According to new research by Redfin, the median U.S. asking rent fell 0.4% year over year to $1,937 in March--the first annual decline since March 2020 and the lowest median asking rent in 13 months. By comparison, rents were up 17.5% one year earlier, in March 2022.
The median asking rent in March was unchanged from February. It remained $322 higher (19.9%) than it was at the onset of the pandemic three years earlier, though wages increased at roughly the same pace during this time.
"Rents are falling, but it feels more like they're just returning to normal, which is healthy to some degree," said Dan Close, a Redfin real estate agent in Chicago, where the median asking rent in March was 9.2% lower than it was a year earlier. "It's similar to the cost of eggs. You can say egg prices are plummeting, but what's really happening is they're finally making their way back to the $3 norm instead of $5 or $6. Rents ballooned during the pandemic, and are now returning to earth."
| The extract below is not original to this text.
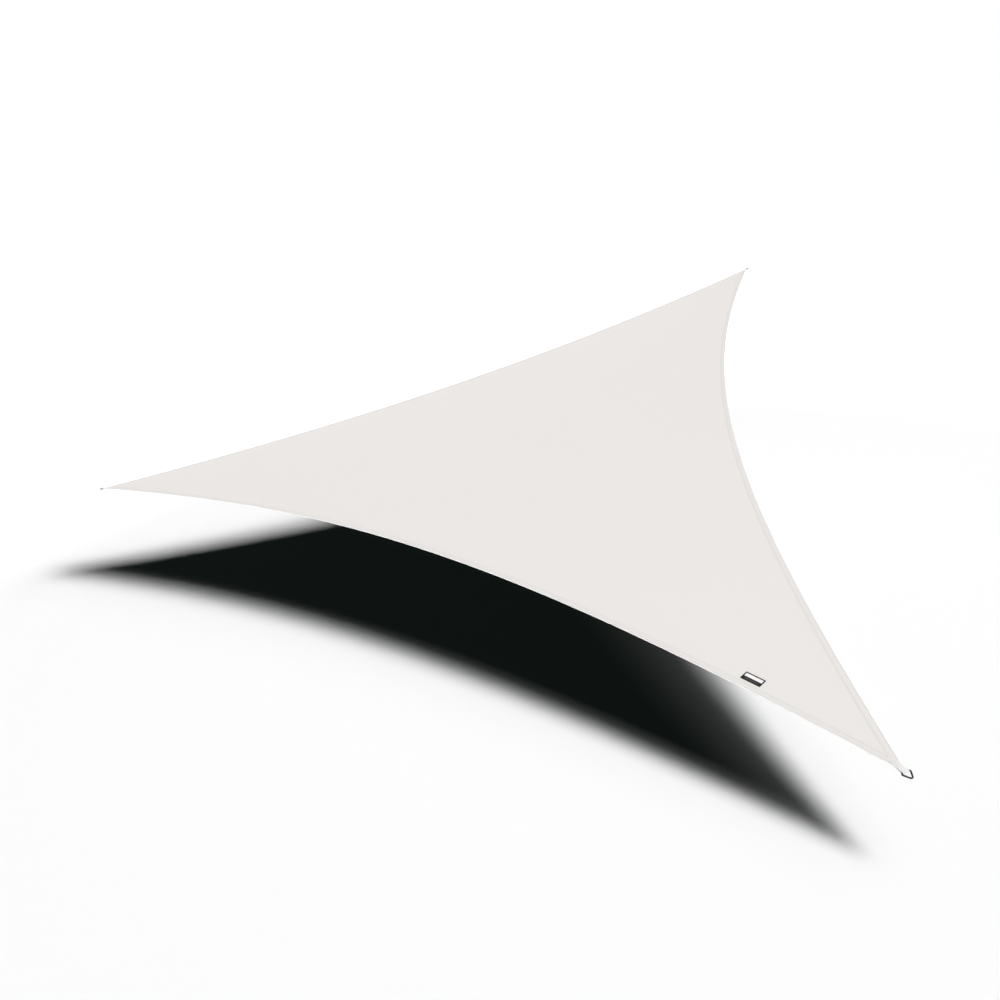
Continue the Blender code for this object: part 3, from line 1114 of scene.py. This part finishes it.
edge_away = node(tree, "ShaderNodeAttribute")
edge_away.attribute_name = "from_edge"
on_hem = maths(tree, "LESS_THAN", edge_away.outputs["Fac"], HEM_WIDTH)
# the outermost strip of the fold gets the painted highlight colour, paler than the hem
on_fold_highlight = maths(tree, "LESS_THAN", edge_away.outputs["Fac"], HEM_THICK / 2)
colour = mixed(tree, on_fold_highlight, mixed(tree, on_hem, CLOTH_COLOUR, HEM_COLOUR), FOLD_HIGHLIGHT_COLOUR)
tinted(tree, shader, colour, tone)
slubs = maths(tree, "MULTIPLY", maths(tree, "ADD", warp_slubs, weft_slubs), SLUB_BUMP)
bumped(tree, shader, maths(tree, "ADD", weave, slubs), CLOTH_BUMP)
tree.links.new(remapped(tree, warp_slubs, *CLOTH_ROUGHNESS), shader.inputs["Roughness"])
dress([cloth], cloth_finish)
print("cloth finish:", len(tree.nodes), "nodes")

# %% Thread
HEM_THREAD_COLOUR = (0.56, 0.54, 0.525)
STRAP_THREAD_COLOUR = (0.78, 0.76, 0.745)
LABEL_THREAD_COLOUR = (0.03, 0.028, 0.026)
PLY = 700.0                              # the thread's twist
PLY_BUMP = 0.0001
PLY_TONES = (0.85, 1.1)                  # darkest and palest, as shares of the colour
LABEL_PLY_TONES = (0.7, 1.3)
THREAD_SHEEN = 0.1


def thread_material(name, colour, tones, sheen, pieces):
    """A twisted thread of this colour, given to these rows of stitches."""
    finish, tree, shader = new_material(name, 0.6, sheen=sheen)
    ply = noise(tree, flat_map(tree), PLY)
    tinted(tree, shader, colour, remapped(tree, ply, *tones))
    bumped(tree, shader, ply, PLY_BUMP)
    dress(pieces, finish)


hem_rows = [top_stitches, under_stitches]
thread_material("hem_thread", HEM_THREAD_COLOUR, PLY_TONES, THREAD_SHEEN, hem_rows)
thread_material("strap_thread", STRAP_THREAD_COLOUR, PLY_TONES, THREAD_SHEEN, sewn.values())
thread_material("dark_thread", LABEL_THREAD_COLOUR, LABEL_PLY_TONES, 0.0, [label_stitches])
print("three colours of thread")

# %% Strap webbing
STRAP_COLOUR = (0.835, 0.812, 0.802)
STRAP_BUMP = 0.00008
RIB_PITCH = 0.0011
RIB_TONES = (0.96, 1.02)
FUZZ = 900.0
TONE_OF_FUZZ = 0.02

strap_finish, tree, shader = new_material("strap_finish", 0.75, sheen=0.12, specular=0.25)
where = flat_map(tree)
ribs = weave_height(tree, where, RIB_PITCH)
fuzz = noise(tree, where, FUZZ)
fuzzy = remapped(tree, fuzz, -TONE_OF_FUZZ, TONE_OF_FUZZ)
tone = maths(tree, "ADD", remapped(tree, ribs, *RIB_TONES), fuzzy)
tinted(tree, shader, STRAP_COLOUR, tone)
bumped(tree, shader, maths(tree, "MULTIPLY_ADD", fuzz, 0.5, ribs), STRAP_BUMP)
dress(straps.values(), strap_finish)
print("strap finish:", len(tree.nodes), "nodes")

# %% Ring coating
RING_COLOUR = (0.016, 0.016, 0.017)
RING_ROUGHNESS = (0.28, 0.52)            # from rubbed to dull
RING_BUMP = 0.00004
GRAIN = 900.0
SCUFFS = 120.0
SCUFF_TONES = (0.6, 1.5)

ring_finish, tree, shader = new_material("ring_finish", 0.38, specular=0.4)
grain = noise(tree, object_place(tree), GRAIN, detail=3.0)
scuffs = noise(tree, object_place(tree), SCUFFS, detail=4.0, roughness=0.7)
tinted(tree, shader, RING_COLOUR, remapped(tree, scuffs, *SCUFF_TONES))
tree.links.new(remapped(tree, scuffs, *RING_ROUGHNESS), shader.inputs["Roughness"])
bumped(tree, shader, grain, RING_BUMP)
dress(rings.values(), ring_finish)
print("ring finish:", len(tree.nodes), "nodes")

# %% Label: near-black satin with a pale band and a thin line
LABEL_COLOUR = (0.012, 0.011, 0.010)
BAND_COLOUR = (0.92, 0.91, 0.90)
LINE_COLOUR = (0.16, 0.155, 0.15)
BAND = {"half_length": 0.0325, "low": -0.0010, "high": 0.0130}     # from the label's middle
LINE = {"half_length": 0.0260, "low": -0.0100, "high": -0.0085}
SATIN_PITCH = 0.0006
SATIN_TONES = (0.85, 1.1)
SATIN_BUMP = 0.0001

label_finish, tree, shader = new_material("label_finish", 0.7, sheen=0.05)
where = flat_map(tree)


def woven_stripe(half_length, low, high):
    """1 within a stripe across the label, and 0 outside it."""
    parts = node(tree, "ShaderNodeSeparateXYZ", Vector=where)
    near_middle = maths(tree, "LESS_THAN", maths(tree, "ABSOLUTE", parts.outputs["X"]), half_length)
    above = maths(tree, "GREATER_THAN", parts.outputs["Y"], low)
    below = maths(tree, "LESS_THAN", parts.outputs["Y"], high)
    return maths(tree, "MULTIPLY", near_middle, maths(tree, "MULTIPLY", above, below))


banded = mixed(tree, woven_stripe(**BAND), LABEL_COLOUR, BAND_COLOUR)
colour = mixed(tree, woven_stripe(**LINE), banded, LINE_COLOUR)
satin = weave_height(tree, where, SATIN_PITCH)
tinted(tree, shader, colour, remapped(tree, satin, *SATIN_TONES))
bumped(tree, shader, satin, SATIN_BUMP)
dress([label], label_finish)
print("label finish:", len(tree.nodes), "nodes")

# %% [markdown]
# ## The sail's own lamps, and what rides on what
#
# Both lamps reach the sail alone. The sun leans only part of the way towards the key lamps, so the
# taut cloth stays even in tone. On the floor only the cloth throws a shadow: so wide a light washes
# out that of a strap or a ring. The whole sail is one rigid body in the frame, so every piece rides
# on it.

# %% The sail's sun and the front fill
corner_pieces = [*straps.values(), *sewn.values(), *rings.values()]
sail_pieces = [cloth, top_stitches, under_stitches, label, label_stitches, *corner_pieces]
sun_side = w_axis.slerp(lamp_side, SAIL_SUN_LEAN)
sail_sun = sun_lamp("sail_sun", sun_side, SAIL_SUN_STRENGTH, SAIL_SUN_SOFTNESS, sail_pieces)
front_fill = sun_lamp("front_fill", -v_axis, FILL_STRENGTH, FILL_SOFTNESS, sail_pieces)
for piece in sail_pieces:
    piece.visible_diffuse = False        # keeps the sail's own light off the floor
shadow_caster = bpy.data.collections.new("shadow_caster")
shadow_caster.objects.link(cloth)
for lamp in floor_lamps:
    lamp.light_linking.blocker_collection = shadow_caster
print("lamps for the sail:", sail_sun.name, front_fill.name)

# %% Tell the frame
for piece in sail_pieces:
    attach(piece, "root")
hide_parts("sail_cloth")
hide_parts("label")
for corner in CORNERS:
    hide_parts(f"corner_strap_{corner}")
    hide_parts(f"corner_ring_{corner}")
Rents surged during the past two years because incomes increased and household formation rose as more millennials started families. But household formation is now slowing, partly because many people are opting to stay put rather than move during a time of economic uncertainty.
Rents Drop Due to Supply Glut, Inflation, Economic Uncertainty
Rents declined from a year earlier in March largely due to a surplus of supply resulting from the pandemic homebuilding boom. The number of multifamily units that went under construction and the number completed each rose to the second highest level in more than three decades in February, the latest month for which data is available. Completed residential projects in buildings with five or more units jumped 72% year over year on a seasonally-adjusted basis to 509,000, the highest level since 1987 with the exception of February 2019. Started projects in buildings with five or more units rose 14.3% to 608,000, the highest level since 1986 with the exception of April 2022.
The short-term rental market is in a similar situation. The Airbnb market is oversaturated with supply and authorities are imposing tougher restrictions on hosts in some areas, driving some owners to lower rents or sell, according to Redfin agents.
The overall rental market is also cooling because still-high rental costs, inflation, rising unemployment and recession fears are causing rental demand to ease. Rental vacancies are on the rise, prompting some landlords to cut rents and/or offer concessions like discounted parking.
Rents Declined in 13 Major U.S. Metro Areas
1. Austin, TX (-11%)
2. Chicago, IL (-9.2%)
3. New Orleans, LA (-3%)
4. Birmingham, AL (-2.9%)
5. Cincinnati, OH (-2.9%)
6. Sacramento, CA (-2.8%)
7. Las Vegas, NV (-2.4%)
8. Atlanta, GA (-2.3%)
9. Phoenix, AZ (-2.1%)
10. Baltimore, MD (-2%)
11. Minneapolis, MN (-1.6%)
12. Houston, TX (-1.5%)
13. San Antonio, TX (-1.3%)
"A lot of people in Chicago became landlords during the pandemic," Close said. "Some were looking to cash in on soaring rents. Some rented out their homes because selling would've meant giving up their rock-bottom mortgage rate. Others tried to sell but didn't get a satisfactory offer due to slowing homebuyer demand. Now we have a lot of rental supply, which is bringing prices down because renters have more options."
Raleigh, Cleveland Saw Largest Rent Increases
1. Raleigh, NC (16.6%)
2. Cleveland, OH (15.3%)
3. Charlotte, NC (13%)
4. Indianapolis, IN (10.5%)
5. Nashville, TN (9.6%)
6. Columbus, OH (9.4%)
7. Kansas City, MO (8.1%)
8. Riverside, CA (7.2%)
9. Denver, CO (7%)
10. St. Louis, MO (4.2%)
Three factors have driven up rents in Nashville, according to local Redfin real estate agent Jennifer Bowers: investors, high home prices and a strong local job market.
"Tons of investors bought homes in Nashville and turned them into rentals during the pandemic in order to take advantage of low mortgage rates and rising rental demand--which allowed them to jack up rents. While investors have since pumped the brakes on purchases, they haven't cut rents," Bowers said. "Demand for rentals rose in part because skyrocketing housing prices pushed homeownership out of reach for many families. Elevated mortgage rates over the last year-and-a-half have also priced buyers out."
The average 30-year-fixed mortgage rate is now 6.27%, down from a fall peak of 7.08%, but up from 5% in April 2022, which has sent the typical homebuyer's monthly payment up by nearly $300 from a year ago. While home prices have started falling on a year-over-year basis, they remain more than 30% higher than they were when the pandemic started.